Give only a count of the lines that include the string "this".
BEGIN Supplied information
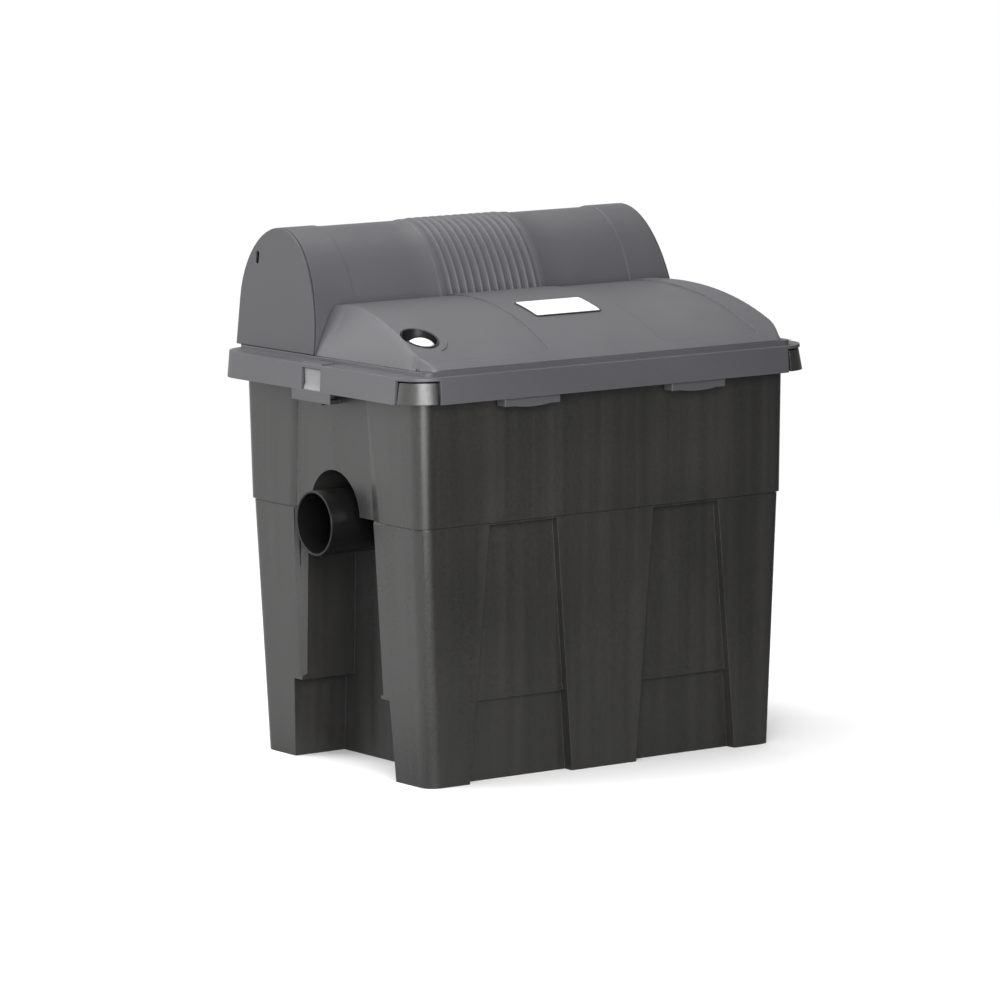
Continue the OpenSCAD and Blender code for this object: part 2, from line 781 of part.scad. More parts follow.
module rear_dome() {
    mid = 1;               // the middle lies this far below the two end bands
    color(charcoal) {
        intersection() {
            difference() {
                union() {
                    prism_x(dome_outline(mid), -dome_mid, dome_mid);
                    for (s = [-1, 1])
                        prism_x(dome_outline(0), s < 0 ? -180 : dome_mid, s < 0 ? -dome_mid : 180);
                    for (i = [0:rib_count - 1]) {
                        x = (i - (rib_count - 1) / 2) * rib_pitch;
                        prism_x(dome_outline(mid - 1.5), x - rib_pitch * 0.27, x + rib_pitch * 0.27);
                    }
                }
                prism_x(dome_outline(lid_t + mid), -200, 200);
            }
            between_ends(lid_t + 0.05);
        }
        for (x = [-hinge_x, hinge_x]) difference() {
            union() {
                rod_x(knuckle_r, x - 6.5, x + 6.5, hinge_z, hinge_y);
                block([x - 6.5, ridge_y + dome_back_a - 1.5, hinge_z - 1], [x + 6.5, hinge_y, hinge_z + knuckle_r]);
            }
            rod_x(hinge_pin_r + 0.05, x - 30, x + 30, hinge_z, hinge_y);
        }
    }
}

// End cap with a lock slot near the ridge; drawn for the left side
module dome_end_cap(m) {
    color(charcoal) mirror([m, 0, 0]) difference() {
        intersection() {
            prism_x(dome_outline(0), -200, -100);
            difference() {
                between_ends(0);
                between_ends(lid_t);
            }
        }
        block([-200, 106.7, 383.8], [-100, 111.3, 388.8]);
        for (z = [383.8, 388.8]) rod_x(2.3, -200, -100, z, 109);
    }
}

module dome_hinge_pins() {
    color("#8f9194") for (x = [-hinge_x, hinge_x])
        rod_x(hinge_pin_r, x - 17.2, x + 17.2, hinge_z, hinge_y);
}

tank();
outlet_pipe();
outlet_gasket();
outlet_lock_ring();
outlet_riser();
inlet_bulkhead();
inlet_gasket();
inlet_lock_ring();
inlet_hose_tail();
inlet_o_ring();
inlet_union_nut();
inlet_riser();
drain_spigot();
drain_gasket();
drain_lock_ring();
drain_cap();
drain_cap_seal();
support_grate();
partition_wall();
distributor_tray();
foam_coarse();
foam_fine();
foam_block(carts[0]);  // foam_block_left
foam_block(carts[1]);  // foam_block_middle
foam_block(carts[2]);  // foam_block_right
press_plate(carts[0]);  // press_plate_left
press_plate(carts[1]);  // press_plate_middle
press_plate(carts[2]);  // press_plate_right
pull_rod(carts[0]);  // pull_rod_left
pull_rod(carts[1]);  // pull_rod_middle
pull_rod(carts[2]);  // pull_rod_right
pull_handle(carts[0]);  // pull_handle_left
pull_handle(carts[1]);  // pull_handle_middle
pull_handle(carts[2]);  // pull_handle_right
rim_seal();
latch(0);  // latch_left
latch(1);  // latch_right
lid_deck();
grip_tabs();
front_hood();
hood_screws();
label_plate();
indicator_tube();
indicator_float();
rear_dome();
dome_end_cap(0);  // dome_end_cap_left
dome_end_cap(1);  // dome_end_cap_right
dome_hinge_pins();
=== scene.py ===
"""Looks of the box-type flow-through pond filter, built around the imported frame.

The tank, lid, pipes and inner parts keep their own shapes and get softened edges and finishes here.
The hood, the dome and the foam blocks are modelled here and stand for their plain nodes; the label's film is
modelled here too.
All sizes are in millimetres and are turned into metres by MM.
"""

import json
import math

import bmesh
import bpy
from mathutils import Matrix, Vector


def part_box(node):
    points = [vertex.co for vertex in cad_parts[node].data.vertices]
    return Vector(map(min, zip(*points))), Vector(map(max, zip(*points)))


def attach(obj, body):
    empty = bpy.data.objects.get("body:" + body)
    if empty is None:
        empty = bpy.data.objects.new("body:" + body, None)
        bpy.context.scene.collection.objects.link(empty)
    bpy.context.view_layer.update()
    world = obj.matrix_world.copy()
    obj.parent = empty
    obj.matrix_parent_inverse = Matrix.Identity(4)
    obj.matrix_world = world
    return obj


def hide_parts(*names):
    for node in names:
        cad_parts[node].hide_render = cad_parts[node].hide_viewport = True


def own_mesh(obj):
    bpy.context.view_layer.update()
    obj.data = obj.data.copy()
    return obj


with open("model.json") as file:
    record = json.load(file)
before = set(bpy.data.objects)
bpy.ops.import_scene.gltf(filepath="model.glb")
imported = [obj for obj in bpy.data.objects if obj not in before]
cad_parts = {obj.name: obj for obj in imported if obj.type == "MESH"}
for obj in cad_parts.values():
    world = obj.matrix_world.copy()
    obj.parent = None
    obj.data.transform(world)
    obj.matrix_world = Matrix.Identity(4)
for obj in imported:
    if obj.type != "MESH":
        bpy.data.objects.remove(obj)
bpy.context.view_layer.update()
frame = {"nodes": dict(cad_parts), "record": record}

MM = 0.001
POINT_GAP = 0.02 * MM
NODES = frame["nodes"]
RECORD = frame["record"]
SCENE = bpy.context.scene

# ---- Camera ----

CAMERA_YAW = 34.955
CAMERA_PITCH = 7.902
CAMERA_ROLL = -0.579
CAMERA_LENS = 215.36
CAMERA_AIM = Vector((-0.0108, 0.0066, 0.1942))
CAMERA_DISTANCE = 4.6605


def add_camera():
    data = bpy.data.cameras.new("view")
    data.lens = CAMERA_LENS
    data.sensor_width = 36
    data.clip_end = 50
    camera = bpy.data.objects.new("view", data)
    SCENE.collection.objects.link(camera)
    turn = (
        Matrix.Rotation(math.radians(-CAMERA_YAW), 4, "Z")
        @ Matrix.Rotation(math.radians(90 - CAMERA_PITCH), 4, "X")
        @ Matrix.Rotation(math.radians(CAMERA_ROLL), 4, "Z")
    )
    back = turn @ Vector((0, 0, CAMERA_DISTANCE))
    camera.matrix_world = Matrix.Translation(CAMERA_AIM + back) @ turn
    SCENE.camera = camera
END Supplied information
## [Final result]
2